▶ [THE PROBLEM] All lines from the one with "nodes = [item" through the one with "obj.data.transform(world)", and only those, are to be reproduced exactly, both ends included.

▶ [DATASET SECTION]
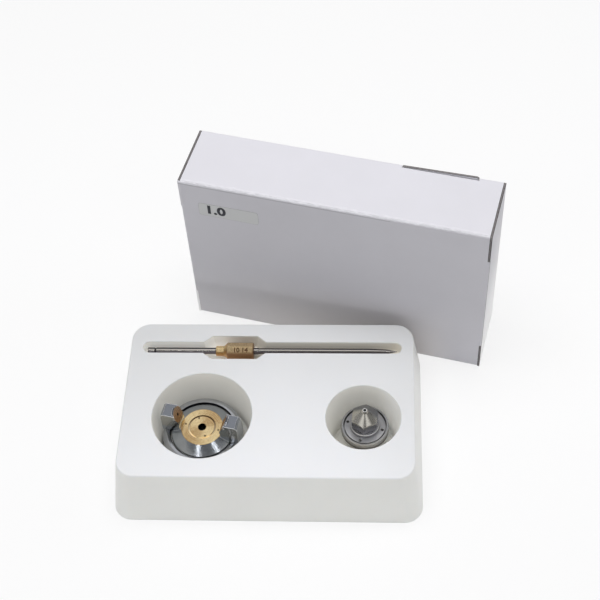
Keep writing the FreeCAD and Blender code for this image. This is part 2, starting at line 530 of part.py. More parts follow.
# ---- carton: five glued panels, their corner flaps and label
def makeCarton():
    high, cut, back = "sizes.cartonHeight", "sizes.reliefCut", "sizes.cartonDepth"
    cutTop = "(sizes.cartonHeight - sizes.reliefCut)"
    right = [(innerHalf, "0"), (innerHalf, cut), (half, cut),
             (half, cutTop), (innerHalf, cutTop), (innerHalf, high)]
    left = [("-" + x, y) for x, y in reversed(right)]
    body, pad = makePanel("carton_base", "XZ", right + left, "0", reverse=True)
    outerX, topZ = value(half), value(high)

    def foldLine(edge):
        box = edge.BoundBox
        onFace = abs(box.YMax) < 1e-4
        level = box.ZLength < 1e-4 and (abs(box.ZMin) < 1e-4 or abs(box.ZMin - topZ) < 1e-4)
        side = box.XLength < 1e-4 and abs(abs(box.XMin) - outerX) < 1e-4
        return onFace and (level and box.XLength > 1 or side and box.ZLength > 1)

    roundEdges(body, "folds", pad, "sizes.foldRound", foldLine)

    notch = [("(%s - sizes.lidGap)" % tabEnds[0], back),
             ("(%s - sizes.lidGap)" % tabEnds[0], "(%s - sizes.lidGap)" % lidInside),
             ("(%s + sizes.lidGap)" % tabEnds[1], "(%s - sizes.lidGap)" % lidInside),
             ("(%s + sizes.lidGap)" % tabEnds[1], back)]
    wall = [("-" + innerHalf, "sizes.board"), (innerHalf, "sizes.board"), (innerHalf, back)]
    makePanel("carton_top_wall", "XY", wall + notch[::-1] + [("-" + innerHalf, back)], topInside)
    makePanel("carton_bottom_wall", "XY", rectangle("-" + innerHalf, innerHalf, "sizes.board", back), "0")

    end = [("0", "0"), (back, "0"), (back, high), ("0", high), ("0", cutTop),
           ("sizes.board", cutTop), ("sizes.board", cut), ("0", cut)]
    makePanel("carton_left_end", "YZ", end, "-" + half)
    makePanel("carton_right_end", "YZ", end, innerHalf)

    near, far = "(sizes.board + sizes.flapGap)", "(%s - sizes.glueInset)" % lidInside
    nearTaper, farTaper = "(%s + sizes.glueTaper)" % near, "(%s - sizes.glueTaper)" % far
    for side, level in (("left", "-" + innerHalf), ("right", "(%s - sizes.board)" % innerHalf)):
        for place, root, tip in (("upper", topInside, "(%s - sizes.glueLength)" % topInside),
                                 ("lower", "sizes.board", "(sizes.board + sizes.glueLength)")):
            flap = [(near, root), (far, root), (farTaper, tip), (nearTaper, tip)]
            makePanel("%s_%s_glue_flap" % (side, place), "YZ", flap, level)

    labelLeft = "(sizes.labelLeft - %s)" % half
    labelTop = "(sizes.cartonHeight - sizes.labelDrop)"
    body, pad = makePanel("size_label", "XZ", rectangle(
        labelLeft, "(%s + sizes.labelLength)" % labelLeft,
        "(%s - sizes.labelHeight)" % labelTop, labelTop), "0", "sizes.labelThick")
    roundEdges(body, "labelRound", pad, "sizes.labelCorner", lambda e: e.BoundBox.YLength > 0.01)


# ---- carton lid with its pull tab, tuck flap and two dust flaps
def makeLid():
    tab = [(tabEnds[1], lidTop), (tabEnds[1], "(sizes.cartonHeight + sizes.tabHigh)"),
           (tabEnds[0], "(sizes.cartonHeight + sizes.tabLow)"), (tabEnds[0], lidTop)]
    outline = [("-" + lidHalf, lidLow), (lidHalf, lidLow), (lidHalf, lidTop)]
    outline += tab + [("-" + lidHalf, lidTop)]
    body, pad = makePanel("carton_lid", "XZ", outline, "-" + lidInside, reverse=True)
    tabTop = value("sizes.cartonHeight + sizes.tabHigh")
    roundEdges(body, "tabRound", pad, "sizes.tabRound",
               lambda e: e.BoundBox.ZLength < 1e-4 and abs(e.BoundBox.ZMin - tabTop) < 1e-3)

    # tuck flap: leans a little way down from the lid's top edge
    cos, sin = "cos(sizes.tuckLean)", "sin(sizes.tuckLean)"
    rootY = "(%s - sizes.lidGap - sizes.board * %s)" % (lidInside, sin)
    tipY, tipZ = "(%s - sizes.tuckLength * %s)" % (rootY, cos), "(%s - sizes.tuckLength * %s)" % (lidTop, sin)
    flap = newBody("tuck_flap", cartonPlace, "sizes.cartonTurn")
    outline = addPolygon(newSketch(flap, "tuckSection", "YZ"), [
        (rootY, lidTop), (tipY, tipZ),
        ("(%s + sizes.board * %s)" % (tipY, sin), "(%s - sizes.board * %s)" % (tipZ, cos)),
        ("(%s + sizes.board * %s)" % (rootY, sin), "(%s - sizes.board * %s)" % (lidTop, cos))])
    pad = extrude(flap, "Pad", outline, "(2 * (%s - sizes.tuckInset))" % lidHalf, both=True)
    frontY, board = value(tipY), value("sizes.board")
    roundEdges(flap, "tuckCorners", pad, "sizes.tuckCorner",
               lambda e: abs(e.Length - board) < 1e-3 and e.BoundBox.YMin < frontY + 0.5)

    rootY = "(%s - sizes.lidGap)" % lidInside
    tipY = "(%s - sizes.dustDepth)" % rootY
    dustLow = "(sizes.board + sizes.glueLength + sizes.dustLowGap)"
    dustHigh = "(%s - sizes.glueLength - sizes.dustHighGap)" % topInside
    dust = [(rootY, dustLow), (rootY, dustHigh), (tipY, "(%s - sizes.dustTaper)" % dustHigh),
            (tipY, "(%s + sizes.dustTaper)" % dustLow)]
    makePanel("left_dust_flap", "YZ", dust, "-" + lidHalf)
    makePanel("right_dust_flap", "YZ", dust, "(%s - sizes.board)" % lidHalf)


makeTray()
makeNeedle()
makeAirCap()
makeRing()
makeNozzle()
makeCarton()
makeLid()
doc.recompute()

for item in doc.Objects:
    if {"Invalid", "Error"} & set(item.State):
        raise RuntimeError("%s did not build: %s" % (item.Label, item.State))

nodes = [item for item in doc.Objects if item.TypeId in ("PartDesign::Body", "Part::Torus")]
os.makedirs("parts", exist_ok=True)
for node in nodes:
    shape = node.Shape
    if shape.isNull() or not shape.isValid() or len(shape.Solids) != 1:
        raise RuntimeError("%s has no sound single solid" % node.Label)
for node in nodes:
    node.Shape.exportStep("parts/%s.step" % node.Label)
    box = node.Shape.BoundBox
    print("%-24s volume %9.2f  box %7.2f %7.2f %7.2f  to %7.2f %7.2f %7.2f" % (
        node.Label, node.Shape.Volume, box.XMin, box.YMin, box.ZMin, box.XMax, box.YMax, box.ZMax))
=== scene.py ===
import bpy
import bmesh
import json
import math
from mathutils import Matrix, Vector

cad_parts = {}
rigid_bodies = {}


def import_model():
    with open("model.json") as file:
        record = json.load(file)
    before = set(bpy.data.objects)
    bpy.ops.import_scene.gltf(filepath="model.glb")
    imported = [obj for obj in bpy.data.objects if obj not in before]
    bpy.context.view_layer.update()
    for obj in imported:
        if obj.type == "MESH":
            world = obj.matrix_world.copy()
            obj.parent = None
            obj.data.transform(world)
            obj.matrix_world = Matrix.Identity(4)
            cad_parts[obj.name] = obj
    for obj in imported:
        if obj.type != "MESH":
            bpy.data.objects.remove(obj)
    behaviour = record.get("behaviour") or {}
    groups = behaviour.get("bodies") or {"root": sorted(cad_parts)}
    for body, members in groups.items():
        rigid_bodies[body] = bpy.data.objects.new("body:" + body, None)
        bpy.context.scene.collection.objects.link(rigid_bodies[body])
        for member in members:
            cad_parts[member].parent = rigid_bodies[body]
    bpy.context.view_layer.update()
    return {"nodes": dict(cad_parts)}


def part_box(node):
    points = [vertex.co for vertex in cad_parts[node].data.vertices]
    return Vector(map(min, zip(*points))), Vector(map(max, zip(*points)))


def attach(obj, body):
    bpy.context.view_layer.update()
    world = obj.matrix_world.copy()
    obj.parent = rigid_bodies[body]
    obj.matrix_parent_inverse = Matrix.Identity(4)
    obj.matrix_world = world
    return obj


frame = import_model()
nodes = frame["nodes"]
print("frame loaded with", len(nodes), "CAD nodes")

scene = bpy.context.scene
scene.view_settings.view_transform = "Standard"


# helpers for shader maths and materials

class Wire:
    # wraps one output socket, so shader maths reads as plain sums
    def __init__(self, tree, socket):
        self.tree = tree
        self.socket = socket

    def node(self, kind, settings=None, sockets=None, out=0):
        made = self.tree.nodes.new(kind)
        for name, setting in (settings or {}).items():
            if name == "stops":
                ramp = made.color_ramp
                while len(ramp.elements) < len(setting):
                    ramp.elements.new(0.5)
                for stop, (place, tone) in zip(ramp.elements, setting):
                    stop.position = place
                    stop.color = (*tone, 1)
            else:
                setattr(made, name, setting)
        for name, given in (sockets or {}).items():
            if isinstance(given, Wire):
                self.tree.links.new(given.socket, made.inputs[name])
            else:
                made.inputs[name].default_value = given
        return Wire(self.tree, made.outputs[out])

    def sum(self, operation, *others):
        return self.node("ShaderNodeMath", {"operation": operation}, dict(enumerate((self, *others))))

    def __add__(self, other): return self.sum("ADD", other)
    def __radd__(self, other): return self.sum("ADD", other)
    def __sub__(self, other): return self.sum("SUBTRACT", other)
    def __mul__(self, other): return self.sum("MULTIPLY", other)
    def __rmul__(self, other): return self.sum("MULTIPLY", other)
    def __truediv__(self, other): return self.sum("DIVIDE", other)
    def __pow__(self, other): return self.sum("POWER", other)
    def __abs__(self): return self.sum("ABSOLUTE")
    def __gt__(self, other): return self.sum("GREATER_THAN", other)
    def __lt__(self, other): return self.sum("LESS_THAN", other)

    def __rsub__(self, other):
        return self.node("ShaderNodeMath", {"operation": "SUBTRACT"}, {0: other, 1: self})

    def ease(self, low, high):
        # 0 below low, 1 above high, smooth between
        return self.node("ShaderNodeMapRange", {"interpolation_type": "SMOOTHSTEP"},
                         {"Value": self, "From Min": low, "From Max": high})

    def mix(self, first, second):
        # colour between two colours, by this factor
        return self.node("ShaderNodeMix", {"data_type": "RGBA"}, {0: self, 6: first, 7: second}, out=2)

    def axes(self):
        made = self.tree.nodes.new("ShaderNodeSeparateXYZ")
        self.tree.links.new(self.socket, made.inputs[0])
        return [Wire(self.tree, made.outputs[i]) for i in range(3)]

    def placed(self, centre=(0, 0, 0), turn=0.0):
        # coordinates measured from a centre, in axes turned about Z, in degrees
        return self.node("ShaderNodeMapping", {"vector_type": "TEXTURE"}, {
            "Vector": self, "Location": centre, "Rotation": (0, 0, math.radians(turn))})

    def noise(self, scale, detail=2.0, rough=0.5, stretch=(1, 1, 1)):
        spread = self.node("ShaderNodeVectorMath", {"operation": "MULTIPLY"}, {0: self, 1: stretch})
        return self.node("ShaderNodeTexNoise", {}, {
            "Vector": spread, "Scale": scale, "Detail": detail, "Roughness": rough})


def tone(red, green, blue):
    # display values of 0 to 255 as scene colour
    return tuple(((c / 255 + 0.055) / 1.055) ** 2.4 if c > 10 else c / 3294.6 for c in (red, green, blue))


def paint(red, green, blue):
    return (*tone(red, green, blue), 1)


def startMaterial(name, **plain):
    # returns the material's shader and its object coordinates, ready to be wired
    material = bpy.data.materials.new(name)
    material.use_nodes = True
    tree = material.node_tree
    shader = tree.nodes["Principled BSDF"]
    for socket, given in plain.items():
        shader.inputs[socket.replace("_", " ")].default_value = given
    where = tree.nodes.new("ShaderNodeTexCoord")
    return material, shader, Wire(tree, where.outputs["Object"]), Wire(tree, where.outputs["Normal"])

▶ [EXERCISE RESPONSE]
nodes = [item for item in doc.Objects if item.TypeId in ("PartDesign::Body", "Part::Torus")]
os.makedirs("parts", exist_ok=True)
for node in nodes:
    shape = node.Shape
    if shape.isNull() or not shape.isValid() or len(shape.Solids) != 1:
        raise RuntimeError("%s has no sound single solid" % node.Label)
for node in nodes:
    node.Shape.exportStep("parts/%s.step" % node.Label)
    box = node.Shape.BoundBox
    print("%-24s volume %9.2f  box %7.2f %7.2f %7.2f  to %7.2f %7.2f %7.2f" % (
        node.Label, node.Shape.Volume, box.XMin, box.YMin, box.ZMin, box.XMax, box.YMax, box.ZMax))
=== scene.py ===
import bpy
import bmesh
import json
import math
from mathutils import Matrix, Vector

cad_parts = {}
rigid_bodies = {}


def import_model():
    with open("model.json") as file:
        record = json.load(file)
    before = set(bpy.data.objects)
    bpy.ops.import_scene.gltf(filepath="model.glb")
    imported = [obj for obj in bpy.data.objects if obj not in before]
    bpy.context.view_layer.update()
    for obj in imported:
        if obj.type == "MESH":
            world = obj.matrix_world.copy()
            obj.parent = None
            obj.data.transform(world)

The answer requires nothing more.